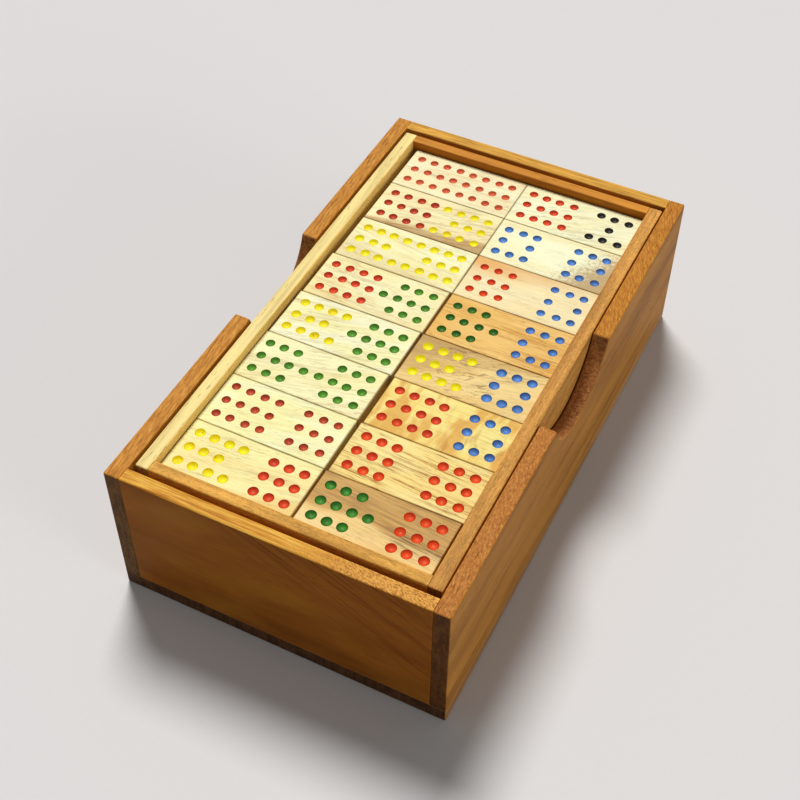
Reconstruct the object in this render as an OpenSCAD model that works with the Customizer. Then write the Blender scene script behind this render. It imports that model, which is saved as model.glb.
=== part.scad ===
/* [Tiles] */
// Length of a tile, across the box
tile_l = 48; // [40:0.5:60]
// Width of a tile, along the box
tile_w = 23; // [20:0.5:30]
// Thickness of a tile
tile_t = 7.5; // [6:0.5:10]
// Free space between one tile and the next along the box
row_gap = 0.2; // [0.15:0.05:0.6]
// Free space across the box in a row of two tiles
row_play = 2.4; // [2:0.1:4]

/* [Dimples] */
// Diameter of a dimple at the face of the tile
dimple_d = 3.3; // [2:0.1:3.6]
// Depth of a dimple
dimple_deep = 0.9; // [0.5:0.1:1.5]
// From the end of the tile to its first column of dimples
first_column = 4.4; // [3:0.1:5]
// From one column of dimples to the next
column_pitch = 5.6; // [4.4:0.1:5.8]
// From one line of dimples to the next across the tile
line_pitch = 6.6; // [5:0.1:7]

/* [Tray] */
// Thickness of the two long walls
tray_side_t = 5; // [4:0.1:7]
// Thickness of the two end walls
tray_end_t = 4.4; // [4:0.1:7]
// Thickness of the floor
tray_floor_t = 4.8; // [3:0.1:7]
// From the top of the tiles up to the rim
rim_above_tiles = 3.2; // [1:0.1:6]
// Free space along the box at the end of the rows
row_end_play = 0.6; // [0.4:0.1:2]

/* [Cover] */
// Thickness of the two long sides
cover_side_t = 6; // [5:0.1:8]
// Thickness of the two ends
cover_end_t = 5.3; // [4.5:0.1:8]
// Thickness of the board under the sides and ends
cover_board_t = 6; // [4:0.1:8]
// Free space across the box between tray and cover, both sides together
tray_gap_across = 1.6; // [1.2:0.1:4]
// Free space along the box between tray and cover, both ends together
tray_gap_along = 4.4; // [1.2:0.1:6]

/* [Finger notches] */
// Radius of the notch in the rim of each long side
notch_r = 25; // [18:1:40]
// Depth of the notch below the rim
notch_deep = 17.6; // [12:0.1:18]

/* [Hidden] */
$fn = 48;
// A cut runs past the face it opens by this much
past = 1;
layers = 6;
rows = 8;
columns = 2;
layer_tiles = rows * columns;
highest = 12;

// The tray lies nearer the right side of the cover: this share of the gap is on its left
gap_share_left = 0.72;
// How far the left and the right tile of each row of the top layer have slid in from the tray's walls,
// as a share of the row's play, from the far row to the near one
slid_in_left = [0.92, 0.9, 0.84, 0.54, 0.34, 0.05, 0.06, 0.08];
slid_in_right = [0.04, 0.05, 0.04, 0.06, 0.24, 0.08, 0.3, 0.56];
// In the layers below, the tiles of the left and the right column stand this share of the row's play off
// their wall, so that a tile of the second layer can rise past the top tile of the other column
slid_in_below = [0.3, 0.04];

row_pitch = tile_w + row_gap;
tray_in_w = columns * tile_l + row_play;
tray_in_l = rows * row_pitch + row_end_play;
tray_w = tray_in_w + 2 * tray_side_t;
tray_l = tray_in_l + 2 * tray_end_t;
tray_h = tray_floor_t + layers * tile_t + rim_above_tiles;
cover_in_w = tray_w + tray_gap_across;
cover_in_l = tray_l + tray_gap_along;
cover_w = cover_in_w + 2 * cover_side_t;
cover_l = cover_in_l + 2 * cover_end_t;
cover_h = cover_board_t + tray_h;

tray_left = -cover_in_w / 2 + gap_share_left * tray_gap_across;
tray_in_left = tray_left + tray_side_t;
tray_in_right = tray_in_left + tray_in_w;
tray_in_far = tray_in_l / 2;
tiles_z = cover_board_t + tray_floor_t;

// A dimple is a cap of a ball that reaches dimple_d across the face and dimple_deep into it
ball_r = (dimple_d * dimple_d / 4 + dimple_deep * dimple_deep) / (2 * dimple_deep);

// The dimples of half a tile for each number: three lines, each read from the tile's end inwards
HALVES = [
    ["    ", "    ", "    "],
    ["    ", " o  ", "    "],
    ["o   ", "    ", "  o "],
    ["o   ", " o  ", "  o "],
    ["o o ", "    ", "o o "],
    ["o o ", " o  ", "o o "],
    ["ooo ", "    ", "ooo "],
    ["ooo ", " o  ", "ooo "],
    ["ooo ", "o o ", "ooo "],
    ["ooo ", "ooo ", "ooo "],
    ["ooo ", "oooo", "ooo "],
    ["oooo", "ooo ", "oooo"],
    ["oooo", "oooo", "oooo"]
];
PAINTS = [
    "black", "black", "green", "firebrick", "royalblue", "green", "gold",
    "black", "royalblue", "firebrick", "green", "gold", "firebrick"
];

// The set holds every pair of numbers once. The top layer is read from the far row to the near one,
// first the left column and then the right one. The layers below hold the rest in falling order.
TOP = [
    [12, 12], [12, 11], [11, 11], [12, 10], [11, 10], [10, 10], [12, 9], [11, 9],
    [12, 7], [8, 8], [9, 8], [10, 8], [11, 8], [12, 8], [9, 9], [10, 9]
];
function on_top(pair) = len([for (t = TOP) if (t == pair) t]) > 0;
BELOW = [
    for (low = [highest : -1 : 0])
        for (high = [highest : -1 : low])
            if (!on_top([high, low])) [high, low]
];
function part_of(list, first, count) =
    [for (i = [first : min(first + count, len(list)) - 1]) list[i]];
// The layers below the top one, counted from the top down
function layer_pairs(n) = part_of(BELOW, (n - 1) * layer_tiles, layer_tiles);
function layer_z(n) = tiles_z + (layers - 1 - n) * tile_t;

function tile_name(pair) = str("tile_", pair[0], "_", pair[1]);
function row_y(row) = tray_in_far - row_end_play / 2 - (row + 0.5) * row_pitch;
function column_x(column, slid_in) =
    column == 0
        ? tray_in_left + slid_in * row_play + tile_l / 2
        : tray_in_right - slid_in * row_play - tile_l / 2;

TRAY_NODES = ["tray_floor", "tray_side_left", "tray_side_right", "tray_end_near", "tray_end_far"];
COVER_NODES = [
    "cover_board", "cover_side_left", "cover_side_right", "cover_end_near", "cover_end_far"
];
LAYER_NODES = ["third_layer", "fourth_layer", "fifth_layer", "bottom_layer"];

// A board given by its lowest corner and its size
module board(corner, size) {
    translate(corner) cube(size);
}

module cover_board() {
    color("saddlebrown")
        board([-cover_w / 2, -cover_l / 2, 0], [cover_w, cover_l, cover_board_t]);
}

// A long side of the cover, with its outer face at x and its notch at mid-length
module cover_side(x) {
    color("peru")
        difference() {
            board([x, -cover_l / 2, cover_board_t], [cover_side_t, cover_l, tray_h]);
            translate([x - past, 0, cover_h - notch_deep + notch_r])
                rotate([0, 90, 0])
                    cylinder(r = notch_r, h = cover_side_t + 2 * past, $fn = 96);
        }
}

// An end of the cover, with its lowest y given
module cover_end(y) {
    color("peru")
        board([-cover_in_w / 2, y, cover_board_t], [cover_in_w, cover_end_t, tray_h]);
}

module tray_floor() {
    color("burlywood")
        board([tray_left, -tray_l / 2, cover_board_t], [tray_w, tray_l, tray_floor_t]);
}

// A long wall of the tray, with its lowest x given
module tray_side(x, colour) {
    color(colour)
        board([x, -tray_l / 2, tiles_z], [tray_side_t, tray_l, tray_h - tray_floor_t]);
}

// An end wall of the tray, with its lowest y given
module tray_end(y) {
    color("tan")
        board([tray_in_left, y, tiles_z], [tray_in_w, tray_end_t, tray_h - tray_floor_t]);
}

// The balls that cut the dimples of one half, from the tile's end at x = 0 inwards
module half_balls(number) {
    for (line = [0 : 2])
        for (column = [0 : 3])
            if (HALVES[number][line][column] == "o")
                translate([
                    first_column + column * column_pitch,
                    (1 - line) * line_pitch,
                    tile_t + ball_r - dimple_deep
                ])
                    sphere(r = ball_r);
}

// A tile with the centre of its underside at [x, y, z]: its first number is on the left
module tile(pair, x, y, z) {
    translate([x, y, z])
        difference() {
            color("wheat")
                translate([-tile_l / 2, -tile_w / 2, 0])
                    cube([tile_l, tile_w, tile_t]);
            color(PAINTS[pair[0]])
                translate([-tile_l / 2, 0, 0])
                    half_balls(pair[0]);
            color(PAINTS[pair[1]])
                translate([tile_l / 2, 0, 0])
                    rotate([0, 0, 180])
                        half_balls(pair[1]);
        }
}

// A tile of the top layer, by its place in TOP
module top_tile(place) {
    row = place % rows;
    column = floor(place / rows);
    slid_in = column == 0 ? slid_in_left[row] : slid_in_right[row];
    tile(TOP[place], column_x(column, slid_in), row_y(row), layer_z(0));
}

// A tile of a full layer below the top one, by its place in that layer
module lower_tile(n, place) {
    column = floor(place / rows);
    tile(
        layer_pairs(n)[place],
        column_x(column, slid_in_below[column]),
        row_y(place % rows),
        layer_z(n)
    );
}

module full_layer(n) {
    for (place = [0 : layer_tiles - 1])
        lower_tile(n, place);
}

// The tiles that are left over lie in two columns, spread along the whole tray
module bottom_layer(n) {
    pairs = layer_pairs(n);
    left_count = ceil(len(pairs) / 2);
    for (place = [0 : len(pairs) - 1]) {
        column = place < left_count ? 0 : 1;
        count = column == 0 ? left_count : len(pairs) - left_count;
        row = place - column * left_count;
        spread = (row_y(0) - row_y(rows - 1)) / (count - 1);
        tile(pairs[place], column_x(column, slid_in_below[column]), row_y(0) - row * spread, layer_z(n));
    }
}

cover_board();
cover_side(-cover_w / 2);  // cover_side_left
cover_side(cover_w / 2 - cover_side_t);  // cover_side_right
cover_end(-cover_l / 2);  // cover_end_near
cover_end(cover_l / 2 - cover_end_t);  // cover_end_far
tray_floor();
tray_side(tray_left, "moccasin");  // tray_side_left
tray_side(tray_in_right, "tan");  // tray_side_right
tray_end(-tray_l / 2);  // tray_end_near
tray_end(tray_l / 2 - tray_end_t);  // tray_end_far
full_layer(2);  // third_layer
full_layer(3);  // fourth_layer
full_layer(4);  // fifth_layer
bottom_layer(5);
for (place = [0 : layer_tiles - 1]) {
    lower_tile(1, place);
    top_tile(place);
}
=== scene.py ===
"""Domino storage box: a tray of numbered wooden tiles that stands in its cover, on a pale studio floor."""
import math
import random

import bpy
from mathutils import Euler, Matrix, Vector


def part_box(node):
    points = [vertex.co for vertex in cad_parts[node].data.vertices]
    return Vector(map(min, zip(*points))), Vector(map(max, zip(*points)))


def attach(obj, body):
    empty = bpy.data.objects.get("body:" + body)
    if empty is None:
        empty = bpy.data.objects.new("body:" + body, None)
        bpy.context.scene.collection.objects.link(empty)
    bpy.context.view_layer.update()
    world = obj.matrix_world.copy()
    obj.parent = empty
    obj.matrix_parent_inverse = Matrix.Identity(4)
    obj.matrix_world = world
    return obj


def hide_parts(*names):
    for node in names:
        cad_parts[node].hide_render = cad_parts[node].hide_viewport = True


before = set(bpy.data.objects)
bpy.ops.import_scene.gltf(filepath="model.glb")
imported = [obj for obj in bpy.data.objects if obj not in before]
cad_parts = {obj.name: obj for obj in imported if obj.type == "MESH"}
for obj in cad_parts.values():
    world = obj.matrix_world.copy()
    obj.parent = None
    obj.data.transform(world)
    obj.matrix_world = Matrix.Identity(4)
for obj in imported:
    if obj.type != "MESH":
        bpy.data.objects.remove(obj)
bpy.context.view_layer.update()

MM = 0.001

# The same sizes and counts as in the part's source, with the lengths in millimetres
TILE_L, TILE_W, TILE_T = 48.0, 23.0, 7.5
DIMPLE_D, DIMPLE_DEEP = 3.3, 0.9
BALL_R = (DIMPLE_D ** 2 / 4 + DIMPLE_DEEP ** 2) / (2 * DIMPLE_DEEP)
FIRST_COLUMN, COLUMN_PITCH, LINE_PITCH = 4.4, 5.6, 6.6
NOTCH_R, NOTCH_DEEP = 25.0, 17.6
ROWS, COLUMNS = 8, 2
LAYER = ROWS * COLUMNS
HIGHEST = 12

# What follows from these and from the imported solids, in millimetres
TILE_HALVES = (TILE_L / 2, TILE_W / 2, TILE_T / 2)
TILES_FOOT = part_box("bottom_layer")[0].z / MM
HALF_SIDE = (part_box("cover_side_right")[1].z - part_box("cover_side_right")[0].z) / MM / 2

# What only the finished pieces have, in millimetres
ARRIS, SEAM = 0.6, 0.1  # how far the boards' outer edges and the edges of their glued joints are eased
TILE_ARRIS = 0.3  # how far the edges of a tile are eased
LIP_WIDE, LIP_DEEP = 0.14, 0.06  # the lip of paint round a dimple
HAND = 0.18  # how far a dimple may be off its place, because the tiles are drilled by hand

# Segments and rings of the balls that cut the dimples of the top layer and of the layers below
FINE_BALL, PLAIN_BALL = (20, 9), (14, 6)
# The width of the dimples of the top tiles that differ, as a share of the usual one
DIMPLE_SPREAD = {
    (12, 12): 0.95, (11, 11): 1.06, (11, 10): 1.05, (12, 9): 0.94, (11, 9): 1.09, (9, 8): 0.94,
    (11, 8): 1.1, (12, 8): 1.06, (9, 9): 1.11, (10, 9): 1.12,
}

# The dimples of half a tile for each number: three lines, each read from the tile's end inwards
HALVES = [
    ("    ", "    ", "    "),
    ("    ", " o  ", "    "),
    ("o   ", "    ", "  o "),
    ("o   ", " o  ", "  o "),
    ("o o ", "    ", "o o "),
    ("o o ", " o  ", "o o "),
    ("ooo ", "    ", "ooo "),
    ("ooo ", " o  ", "ooo "),
    ("ooo ", "o o ", "ooo "),
    ("ooo ", "ooo ", "ooo "),
    ("ooo ", "oooo", "ooo "),
    ("oooo", "ooo ", "oooo"),
    ("oooo", "oooo", "oooo"),
]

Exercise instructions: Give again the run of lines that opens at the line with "cover_board();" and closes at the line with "in imported if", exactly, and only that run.

Answer below:
cover_board();
cover_side(-cover_w / 2);  // cover_side_left
cover_side(cover_w / 2 - cover_side_t);  // cover_side_right
cover_end(-cover_l / 2);  // cover_end_near
cover_end(cover_l / 2 - cover_end_t);  // cover_end_far
tray_floor();
tray_side(tray_left, "moccasin");  // tray_side_left
tray_side(tray_in_right, "tan");  // tray_side_right
tray_end(-tray_l / 2);  // tray_end_near
tray_end(tray_l / 2 - tray_end_t);  // tray_end_far
full_layer(2);  // third_layer
full_layer(3);  // fourth_layer
full_layer(4);  // fifth_layer
bottom_layer(5);
for (place = [0 : layer_tiles - 1]) {
    lower_tile(1, place);
    top_tile(place);
}
=== scene.py ===
"""Domino storage box: a tray of numbered wooden tiles that stands in its cover, on a pale studio floor."""
import math
import random

import bpy
from mathutils import Euler, Matrix, Vector


def part_box(node):
    points = [vertex.co for vertex in cad_parts[node].data.vertices]
    return Vector(map(min, zip(*points))), Vector(map(max, zip(*points)))


def attach(obj, body):
    empty = bpy.data.objects.get("body:" + body)
    if empty is None:
        empty = bpy.data.objects.new("body:" + body, None)
        bpy.context.scene.collection.objects.link(empty)
    bpy.context.view_layer.update()
    world = obj.matrix_world.copy()
    obj.parent = empty
    obj.matrix_parent_inverse = Matrix.Identity(4)
    obj.matrix_world = world
    return obj


def hide_parts(*names):
    for node in names:
        cad_parts[node].hide_render = cad_parts[node].hide_viewport = True


before = set(bpy.data.objects)
bpy.ops.import_scene.gltf(filepath="model.glb")
imported = [obj for obj in bpy.data.objects if obj not in before]
cad_parts = {obj.name: obj for obj in imported if obj.type == "MESH"}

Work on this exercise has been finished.